2) If a font does not require dotted circle because of (1) requirements, but has one anyway, then Fontbakery should check that all combining diacritics attach to the dotted circle. (This will catch situations like IPA fonts that have a dotted circle.) If they do not, then WARN

3) Perhaps the IPA character set should include a requirement for dotted circle; but this question is independent of the above.

4) Perhaps Fontmake could have an option to automatically add a dotted circle for fonts that meet (1) above, but do not have one.

simoncozens commented 2 years ago

OK. For reference, the current check does:

If there is no dotted circle, FAIL if the font is a complex shaper font else WARN. If there is a dotted circle, FAIL if there are unattached marks.

You want:

If the font is a complex shaper font, FAIL if there is no dotted circle or if there are unattached marks. If not, WARN if there are unattached marks.

So all the code is there and it is just a matter of shuffling the if conditions around. :-)

Perhaps Fontmake could have an option to automatically add a dotted circle for fonts that meet (1) above, but do not have one.

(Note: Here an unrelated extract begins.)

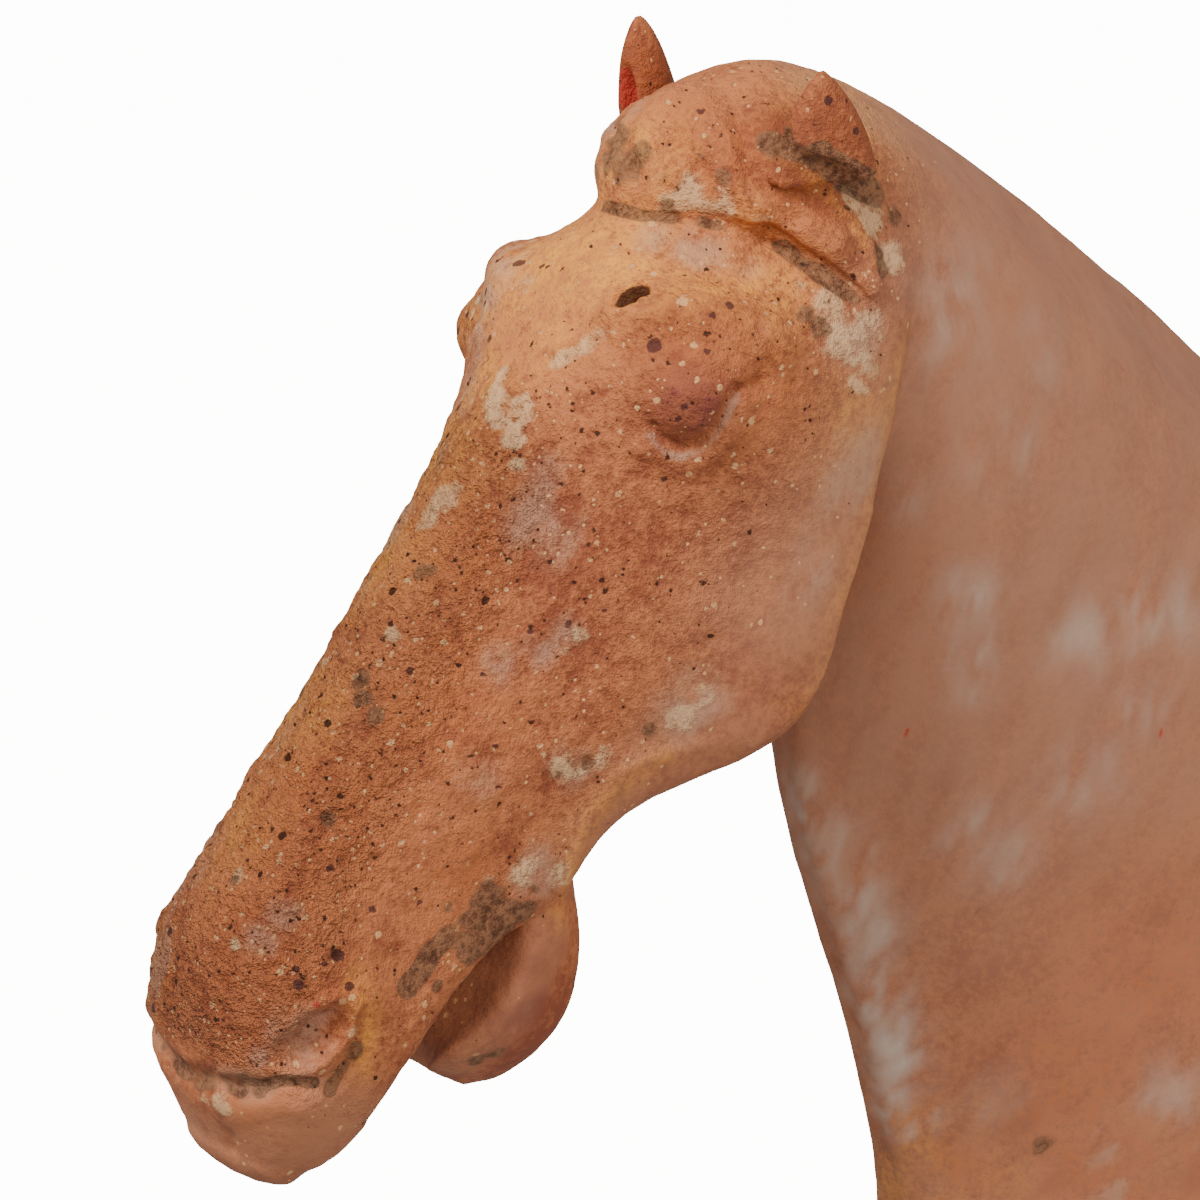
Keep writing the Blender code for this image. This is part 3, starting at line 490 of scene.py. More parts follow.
def crowded(first, last, count, busy, crowding=1.9):
    """Places from first to last, crowding times as close together within the busy spans."""
    fine = np.linspace(first, last, 40 * count)
    density = np.ones_like(fine)
    for start, end in busy:
        density += (crowding - 1) * ramp(fine, start - 5, start) * (1 - ramp(fine, end, end + 5))
    passed = np.concatenate([[0.0], np.cumsum((density[1:] + density[:-1]) / 2)])
    return np.interp(np.linspace(0, passed[-1], count), passed, fine)


def relaxed(grid, times):
    """The grid with each inner point moved halfway to the mean of its four neighbours, times over."""
    for _ in range(times):
        around = (np.roll(grid, 1, axis=1) + np.roll(grid, -1, axis=1))[1:-1]
        grid[1:-1] = 0.5 * grid[1:-1] + 0.125 * (around + grid[2:] + grid[:-2])
    return grid


def normals(grid):
    """Outward unit normals of a grid of rings: the cross product of its two differences."""
    along = np.gradient(grid, axis=0)
    around = (np.roll(grid, -1, axis=1) - np.roll(grid, 1, axis=1)) / 2
    normal = np.cross(around, along)
    if (normal * (grid - grid.mean(axis=1, keepdims=True))).sum() < 0:
        normal = -normal
    return normal / np.maximum(np.linalg.norm(normal, axis=2, keepdims=True), 1e-9)


def lumps(points, size, seed):
    """Value noise from -1 to 1: a random value at each corner of a lattice of that size in mm,
    blended between the corners by the cubic 3t^2 - 2t^3."""
    scaled = points / size
    cell = np.floor(scaled).astype(np.int64)
    t = scaled - cell
    t = t * t * (3 - 2 * t)
    total = np.zeros(points.shape[:-1])
    for corner in range(8):
        step = np.array([corner & 1, corner >> 1 & 1, corner >> 2 & 1])
        weight = np.prod(np.where(step == 1, t, 1 - t), axis=-1)
        key = ((cell + step) * AXIS_PRIMES).sum(axis=-1) + seed * SEED_FACTOR
        for shift, factor in SCATTER_ROUNDS:
            key = (key ^ (key >> shift)) * factor & BITS
        total += weight * (key / (BITS // 2) - 1)
    return total


def outward_at(place):
    """Unit vector away from the head's middle line at a place; none on the neck, which has no use
    for it."""
    x, s, n = place
    away = np.array([x, 0.0, n + 12.0]) * (n > -45)
    return away / max(np.linalg.norm(away), 1e-9)


def along_skin(apart, outward):
    """Length of each way without its part along the outward vector, so that the bottom of a hollow
    counts as well as its rim; FAR where that part is longer than SKIN."""
    lift = apart @ outward
    flat = np.sqrt(np.maximum((apart ** 2).sum(axis=-1) - lift ** 2, 0))
    return np.where(np.abs(lift) < SKIN, flat, FAR)


def spot_distance(points, spot):
    """Distance of each point from a spot, along the surface."""
    return along_skin(points - np.asarray(spot), outward_at(spot))


def line_distance(points, line, reach=6.0):
    """Distance of each point from a smooth curve through the places, along the surface: the least over
    its short straight steps, for the points within reach of the curve's own box."""
    drawn = along_rows(line, 4 * len(line))
    nearest = np.full(points.shape[:-1], FAR)
    close = ((points > drawn.min(axis=0) - reach) & (points < drawn.max(axis=0) + reach)).all(axis=-1)
    here, least = points[close], nearest[close]
    for start, end in zip(drawn[:-1], drawn[1:]):
        way = end - start
        t = np.clip((here - start) @ way / (way @ way), 0, 1)
        least = np.minimum(least, along_skin(here - start - t[..., None] * way, outward_at(start)))
    nearest[close] = least
    return nearest


def blotches(points, rows, power=4):
    """The highest of round soft spots at each point: strength times exp(-(distance / radius)^power)."""
    value = np.zeros(points.shape[:-1])
    for x, s, n, radius, strength in rows:
        far = np.linalg.norm(points - np.array([x, s, n]), axis=-1) / radius
        value = np.maximum(value, strength * np.exp(-far ** power))
    return value


def cones(points, rows):
    """The highest of cones that are 1 in a spot's middle and a half at its radius."""
    value = np.zeros(points.shape[:-1])
    for x, s, n, radius in rows:
        value = np.maximum(value, 1 - 0.5 * spot_distance(points, (x, s, n)) / radius)
    return value


def to_world(place, clay):
    """Metres in the row frame from places on the head."""
    share = clay.head_length / HEAD_SHARES
    x, s, n = place[..., 0], place[..., 1], place[..., 2]
    y = -clay.poll_forward - share * (s * math.cos(clay.head_slope) + n * math.sin(clay.head_slope))
    z = clay.poll_height - share * (s * math.sin(clay.head_slope) - n * math.cos(clay.head_slope))
    return np.stack([share * x, y, z], axis=-1)


def to_places(world, clay):
    """Places on the head from metres in the row frame: to_world turned round."""
    share = clay.head_length / HEAD_SHARES
    forward = -(world[..., 1] + clay.poll_forward) / share
    down = (clay.poll_height - world[..., 2]) / share
    s = forward * math.cos(clay.head_slope) + down * math.sin(clay.head_slope)
    n = forward * math.sin(clay.head_slope) - down * math.cos(clay.head_slope)
    return np.stack([world[..., 0] / share, s, n], axis=-1)


def mirrored(points):
    """Places with their far side folded onto the near side."""
    return np.stack([np.abs(points[..., 0]), points[..., 1], points[..., 2]], axis=-1)


def eye_relief(place, clay):
    """The eyeball's low dome, which falls off as 1 minus the cubic ramp of the distance from its
    middle, measured longer along the head than across it."""
    along = place[..., 1] - EYE[1]
    up = EYE_TILT[1] * (place[..., 2] - EYE[2]) + EYE_TILT[0] * (place[..., 0] - EYE[0])
    radius = np.hypot(along / EYE_HALF[0], up / EYE_HALF[1])
    near = (place[..., 0] > 8) & (place[..., 2] > -20)
    return clay.eyeball_rise * 1000 * (1 - ramp(radius, 0.25, 1.15)) * near


def nostril_relief(place, clay):
    """An oval hollow, slanting up and back, inside a raised rim that is highest behind it: the
    hollow falls off as exp(-r^5) and the rim as a bell round r = 1.35."""
    along, up = place[..., 1] - NOSTRIL[0], place[..., 2] - NOSTRIL[1]
    long_way = along * math.cos(NOSTRIL_SLANT) + up * math.sin(NOSTRIL_SLANT)
    short_way = -along * math.sin(NOSTRIL_SLANT) + up * math.cos(NOSTRIL_SLANT)
    radius = np.hypot(long_way / NOSTRIL_HALF[0], short_way / NOSTRIL_HALF[1])
    hollow = -clay.nostril_depth * 1000 * np.exp(-radius ** 5)
    rim = 0.8 * np.exp(-((radius - 1.35) / 0.26) ** 2) * (0.35 + 0.65 * ramp(-long_way, -2, 4))
    return (hollow + rim) * (place[..., 0] > 9)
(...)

Yeah done. :-) https://github.com/googlefonts/ufo2ft/pull/593

aaronbell commented 1 year ago

I'm a bit confused why Hangeul was included with this check as a FAIL as modern Hangeul use does not include any diacritics nor complex shaping.

simoncozens commented 1 year ago

Hangul technically does use complex shaping, ~but you're right that it doesn't need a dotted circle~. And the Hangul complex shaper does insert dotted circles.

aaronbell commented 1 year ago

Old Hangeul uses complex shaping and has diacritic marks that require dotted circles. Contemporary Hangeul does not.

In the complex shaper file you sent, it specifically mentions ljmo, vjmo, and tjmo, which are not included in modern Hangeul fonts.

I think the check would be more precise if it made sure that it is looking at an Old Hangeul font versus a modern one.